◆ **REQUIRED WORK**:
Pick out the lines below that include the string "picture".

— Start RECORDS SHOWN —

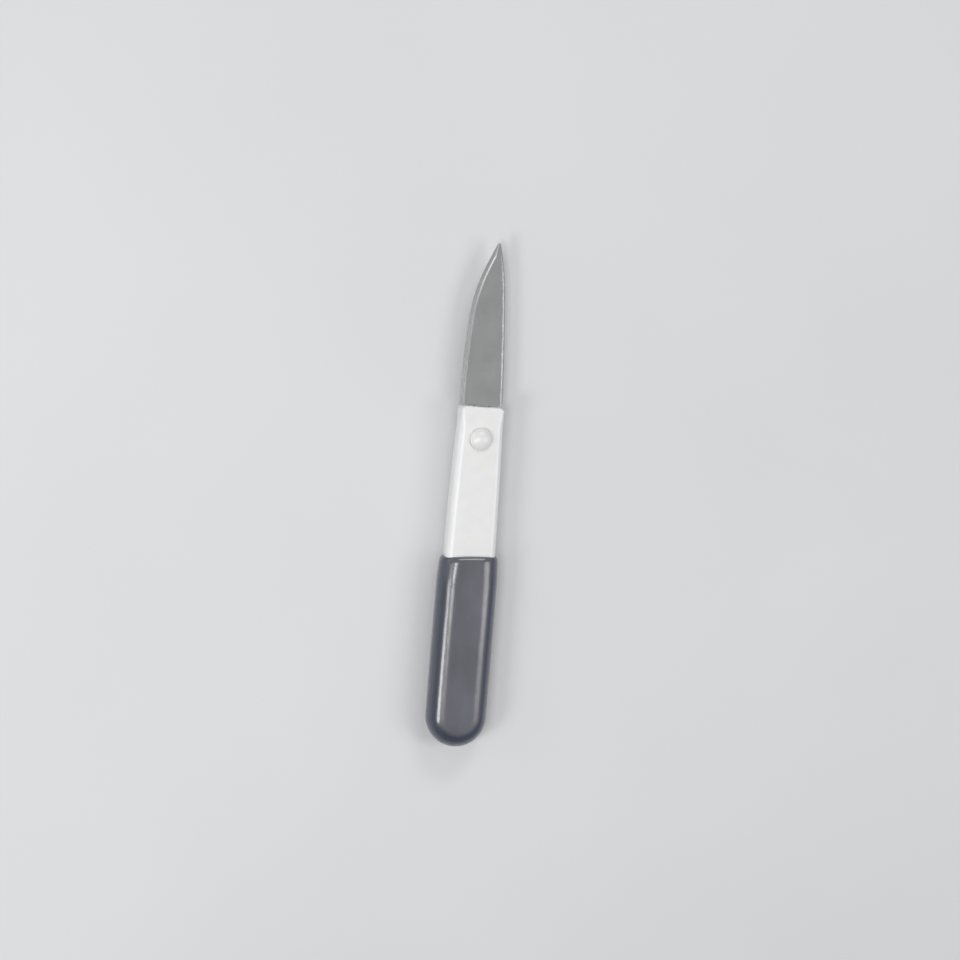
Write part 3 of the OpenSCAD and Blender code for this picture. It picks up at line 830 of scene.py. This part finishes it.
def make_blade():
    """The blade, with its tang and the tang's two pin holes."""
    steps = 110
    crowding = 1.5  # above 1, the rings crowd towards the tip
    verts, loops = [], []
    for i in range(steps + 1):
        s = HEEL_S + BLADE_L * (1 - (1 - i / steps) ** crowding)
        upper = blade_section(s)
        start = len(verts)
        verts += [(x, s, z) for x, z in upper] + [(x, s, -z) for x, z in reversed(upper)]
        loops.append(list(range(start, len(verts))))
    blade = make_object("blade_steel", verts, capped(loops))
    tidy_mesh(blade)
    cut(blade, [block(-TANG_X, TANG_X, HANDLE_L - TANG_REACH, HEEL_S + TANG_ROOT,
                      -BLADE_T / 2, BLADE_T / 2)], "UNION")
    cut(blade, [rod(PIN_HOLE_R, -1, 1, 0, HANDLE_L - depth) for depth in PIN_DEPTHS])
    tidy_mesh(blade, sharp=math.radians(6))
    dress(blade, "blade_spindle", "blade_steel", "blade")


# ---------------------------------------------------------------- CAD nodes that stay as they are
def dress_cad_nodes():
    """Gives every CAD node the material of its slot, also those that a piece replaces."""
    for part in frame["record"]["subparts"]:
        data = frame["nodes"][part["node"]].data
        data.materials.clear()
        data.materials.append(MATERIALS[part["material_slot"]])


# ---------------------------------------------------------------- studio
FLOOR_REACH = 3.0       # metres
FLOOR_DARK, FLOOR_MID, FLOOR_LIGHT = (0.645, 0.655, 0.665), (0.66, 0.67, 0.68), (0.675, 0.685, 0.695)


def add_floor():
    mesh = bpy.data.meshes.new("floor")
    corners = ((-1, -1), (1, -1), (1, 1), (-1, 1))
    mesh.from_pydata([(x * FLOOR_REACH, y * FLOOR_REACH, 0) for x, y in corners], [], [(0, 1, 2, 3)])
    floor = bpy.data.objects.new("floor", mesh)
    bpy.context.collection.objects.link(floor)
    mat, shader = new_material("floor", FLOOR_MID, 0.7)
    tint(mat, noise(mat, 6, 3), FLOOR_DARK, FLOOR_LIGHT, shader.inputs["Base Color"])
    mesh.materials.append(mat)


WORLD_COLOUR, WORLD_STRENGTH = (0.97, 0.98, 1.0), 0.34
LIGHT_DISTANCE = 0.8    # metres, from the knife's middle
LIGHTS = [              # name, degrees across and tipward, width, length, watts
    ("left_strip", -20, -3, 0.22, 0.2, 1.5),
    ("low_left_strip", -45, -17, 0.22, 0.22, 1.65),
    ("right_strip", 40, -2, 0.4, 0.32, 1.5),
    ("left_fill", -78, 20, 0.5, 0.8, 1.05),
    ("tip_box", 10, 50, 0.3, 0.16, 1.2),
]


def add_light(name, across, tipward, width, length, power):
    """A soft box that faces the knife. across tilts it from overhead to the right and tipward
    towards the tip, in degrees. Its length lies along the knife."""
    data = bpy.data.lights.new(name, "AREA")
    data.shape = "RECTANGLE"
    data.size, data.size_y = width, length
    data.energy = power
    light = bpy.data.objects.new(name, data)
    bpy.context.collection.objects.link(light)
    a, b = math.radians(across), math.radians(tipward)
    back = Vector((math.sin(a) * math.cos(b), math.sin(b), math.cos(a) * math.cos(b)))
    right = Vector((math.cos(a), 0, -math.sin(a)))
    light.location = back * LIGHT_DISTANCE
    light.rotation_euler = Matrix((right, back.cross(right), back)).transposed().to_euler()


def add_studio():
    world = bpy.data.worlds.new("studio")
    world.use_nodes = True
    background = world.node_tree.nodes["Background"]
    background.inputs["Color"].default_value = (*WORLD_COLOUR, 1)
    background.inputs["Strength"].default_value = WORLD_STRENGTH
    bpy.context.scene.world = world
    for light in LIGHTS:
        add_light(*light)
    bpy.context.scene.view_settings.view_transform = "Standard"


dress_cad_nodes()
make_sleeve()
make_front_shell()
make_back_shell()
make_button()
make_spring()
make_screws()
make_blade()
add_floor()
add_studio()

— End RECORDS SHOWN —
— Start RECORDS SHOWN —

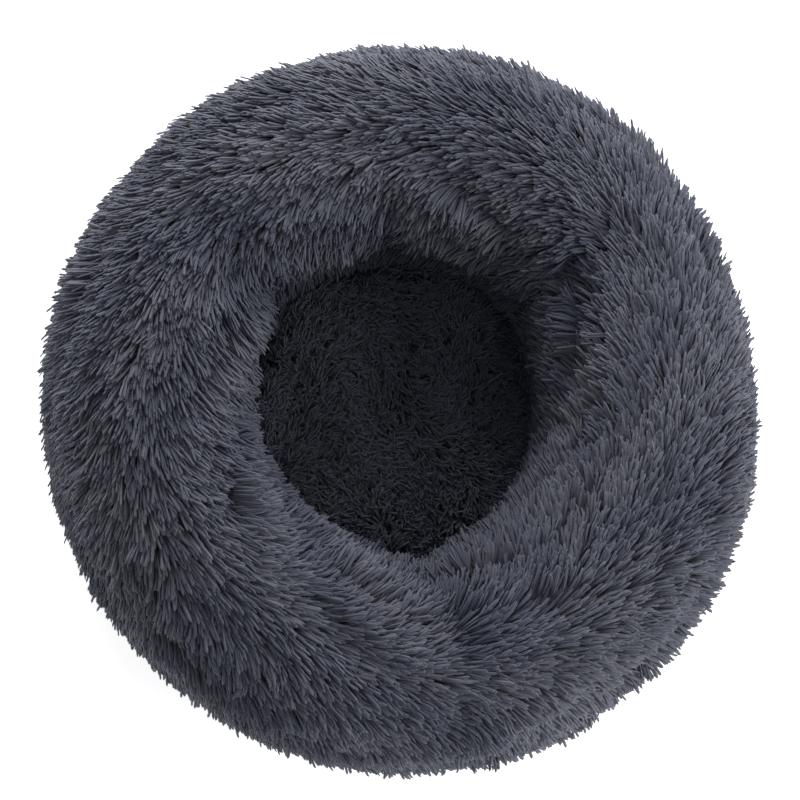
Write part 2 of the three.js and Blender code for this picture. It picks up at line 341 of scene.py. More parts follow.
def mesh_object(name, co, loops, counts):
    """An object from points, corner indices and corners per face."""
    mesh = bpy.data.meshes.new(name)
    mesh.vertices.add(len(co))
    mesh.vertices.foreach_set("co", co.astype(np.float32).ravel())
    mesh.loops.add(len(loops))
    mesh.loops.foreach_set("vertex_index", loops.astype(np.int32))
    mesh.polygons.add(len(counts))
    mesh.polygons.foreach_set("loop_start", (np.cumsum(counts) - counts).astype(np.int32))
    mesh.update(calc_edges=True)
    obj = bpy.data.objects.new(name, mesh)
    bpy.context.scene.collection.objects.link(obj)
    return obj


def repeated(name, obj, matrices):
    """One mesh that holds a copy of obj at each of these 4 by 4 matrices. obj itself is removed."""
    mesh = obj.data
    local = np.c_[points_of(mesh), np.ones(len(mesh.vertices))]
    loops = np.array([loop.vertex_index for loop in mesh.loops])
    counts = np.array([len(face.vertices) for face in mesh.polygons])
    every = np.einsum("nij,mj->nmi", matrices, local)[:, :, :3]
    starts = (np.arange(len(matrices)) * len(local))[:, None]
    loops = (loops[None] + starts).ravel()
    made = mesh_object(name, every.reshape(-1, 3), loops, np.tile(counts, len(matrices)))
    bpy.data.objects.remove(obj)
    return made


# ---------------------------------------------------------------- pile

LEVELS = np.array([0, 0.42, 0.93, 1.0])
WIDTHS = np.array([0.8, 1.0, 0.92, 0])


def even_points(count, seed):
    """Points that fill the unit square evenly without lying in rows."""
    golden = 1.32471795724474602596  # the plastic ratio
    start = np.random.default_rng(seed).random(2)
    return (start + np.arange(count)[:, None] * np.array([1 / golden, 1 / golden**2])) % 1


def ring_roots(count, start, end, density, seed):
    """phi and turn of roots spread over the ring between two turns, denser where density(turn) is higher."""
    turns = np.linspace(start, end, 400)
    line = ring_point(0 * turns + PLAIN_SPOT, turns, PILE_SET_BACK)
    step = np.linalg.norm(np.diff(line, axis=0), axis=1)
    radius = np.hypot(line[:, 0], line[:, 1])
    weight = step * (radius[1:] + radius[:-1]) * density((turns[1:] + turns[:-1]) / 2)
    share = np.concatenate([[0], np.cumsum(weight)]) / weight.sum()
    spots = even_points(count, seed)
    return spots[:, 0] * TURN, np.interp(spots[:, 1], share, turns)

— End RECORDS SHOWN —
— Start RECORDS SHOWN —

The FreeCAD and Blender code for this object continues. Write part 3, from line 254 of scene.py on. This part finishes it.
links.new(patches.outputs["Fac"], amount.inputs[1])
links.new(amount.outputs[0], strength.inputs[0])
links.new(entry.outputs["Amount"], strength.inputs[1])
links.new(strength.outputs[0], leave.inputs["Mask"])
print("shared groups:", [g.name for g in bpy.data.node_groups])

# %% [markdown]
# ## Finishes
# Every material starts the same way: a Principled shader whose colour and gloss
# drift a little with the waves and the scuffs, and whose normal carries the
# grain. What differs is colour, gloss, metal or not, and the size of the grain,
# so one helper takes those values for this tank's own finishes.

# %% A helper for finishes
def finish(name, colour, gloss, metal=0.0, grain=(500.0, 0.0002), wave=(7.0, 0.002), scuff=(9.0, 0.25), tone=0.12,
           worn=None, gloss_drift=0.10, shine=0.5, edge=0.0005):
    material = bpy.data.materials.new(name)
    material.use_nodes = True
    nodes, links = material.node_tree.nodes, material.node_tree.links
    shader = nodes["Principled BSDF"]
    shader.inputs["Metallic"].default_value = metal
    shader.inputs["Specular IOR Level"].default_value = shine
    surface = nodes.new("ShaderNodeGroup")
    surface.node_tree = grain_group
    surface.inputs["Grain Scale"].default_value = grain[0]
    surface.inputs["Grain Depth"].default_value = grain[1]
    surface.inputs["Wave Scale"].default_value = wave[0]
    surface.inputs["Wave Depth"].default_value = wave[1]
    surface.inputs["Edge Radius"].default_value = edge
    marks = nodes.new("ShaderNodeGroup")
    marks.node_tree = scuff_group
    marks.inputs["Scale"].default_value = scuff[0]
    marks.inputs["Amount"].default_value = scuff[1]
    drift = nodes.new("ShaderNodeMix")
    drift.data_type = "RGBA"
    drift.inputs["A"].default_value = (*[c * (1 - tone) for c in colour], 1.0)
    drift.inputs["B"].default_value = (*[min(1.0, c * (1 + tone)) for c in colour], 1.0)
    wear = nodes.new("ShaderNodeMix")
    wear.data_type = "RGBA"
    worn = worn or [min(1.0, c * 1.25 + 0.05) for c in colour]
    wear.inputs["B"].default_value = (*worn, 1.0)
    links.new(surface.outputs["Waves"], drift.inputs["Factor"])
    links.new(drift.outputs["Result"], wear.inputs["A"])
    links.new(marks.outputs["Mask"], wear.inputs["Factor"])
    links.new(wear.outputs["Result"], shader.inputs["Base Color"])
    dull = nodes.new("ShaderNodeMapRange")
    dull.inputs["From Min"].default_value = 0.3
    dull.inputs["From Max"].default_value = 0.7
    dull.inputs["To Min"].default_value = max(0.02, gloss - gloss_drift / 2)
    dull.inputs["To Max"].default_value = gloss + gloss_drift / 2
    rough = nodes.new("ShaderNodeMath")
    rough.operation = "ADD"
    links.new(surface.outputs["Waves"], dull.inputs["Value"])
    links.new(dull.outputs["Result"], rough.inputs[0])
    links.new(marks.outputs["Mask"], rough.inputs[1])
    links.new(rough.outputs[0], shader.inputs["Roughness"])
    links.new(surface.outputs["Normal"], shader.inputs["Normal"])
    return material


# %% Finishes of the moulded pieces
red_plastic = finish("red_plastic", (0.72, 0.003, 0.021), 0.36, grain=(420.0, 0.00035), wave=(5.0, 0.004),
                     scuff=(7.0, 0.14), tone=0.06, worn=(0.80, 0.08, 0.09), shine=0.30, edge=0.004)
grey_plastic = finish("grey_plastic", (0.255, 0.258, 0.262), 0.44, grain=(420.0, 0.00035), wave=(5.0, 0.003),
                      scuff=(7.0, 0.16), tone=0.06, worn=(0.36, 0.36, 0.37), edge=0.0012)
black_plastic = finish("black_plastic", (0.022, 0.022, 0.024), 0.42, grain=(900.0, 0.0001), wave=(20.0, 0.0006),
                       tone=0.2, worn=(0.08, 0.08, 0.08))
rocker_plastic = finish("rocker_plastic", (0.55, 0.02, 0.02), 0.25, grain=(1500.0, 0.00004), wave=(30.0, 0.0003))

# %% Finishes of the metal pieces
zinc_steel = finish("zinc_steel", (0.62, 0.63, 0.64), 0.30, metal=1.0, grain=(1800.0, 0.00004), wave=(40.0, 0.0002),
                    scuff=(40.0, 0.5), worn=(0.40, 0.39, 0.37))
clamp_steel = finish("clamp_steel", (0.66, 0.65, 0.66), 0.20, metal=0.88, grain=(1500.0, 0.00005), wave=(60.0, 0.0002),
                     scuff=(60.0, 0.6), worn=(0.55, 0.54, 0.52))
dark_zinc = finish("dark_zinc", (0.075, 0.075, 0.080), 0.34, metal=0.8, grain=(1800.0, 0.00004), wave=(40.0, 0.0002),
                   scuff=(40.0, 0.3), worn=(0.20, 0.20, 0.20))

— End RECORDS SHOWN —

◆ **ANSWER TO THIS EXERCISE**:
Write part 3 of the OpenSCAD and Blender code for this picture. It picks up at line 830 of scene.py. This part finishes it.
Write part 2 of the three.js and Blender code for this picture. It picks up at line 341 of scene.py. More parts follow.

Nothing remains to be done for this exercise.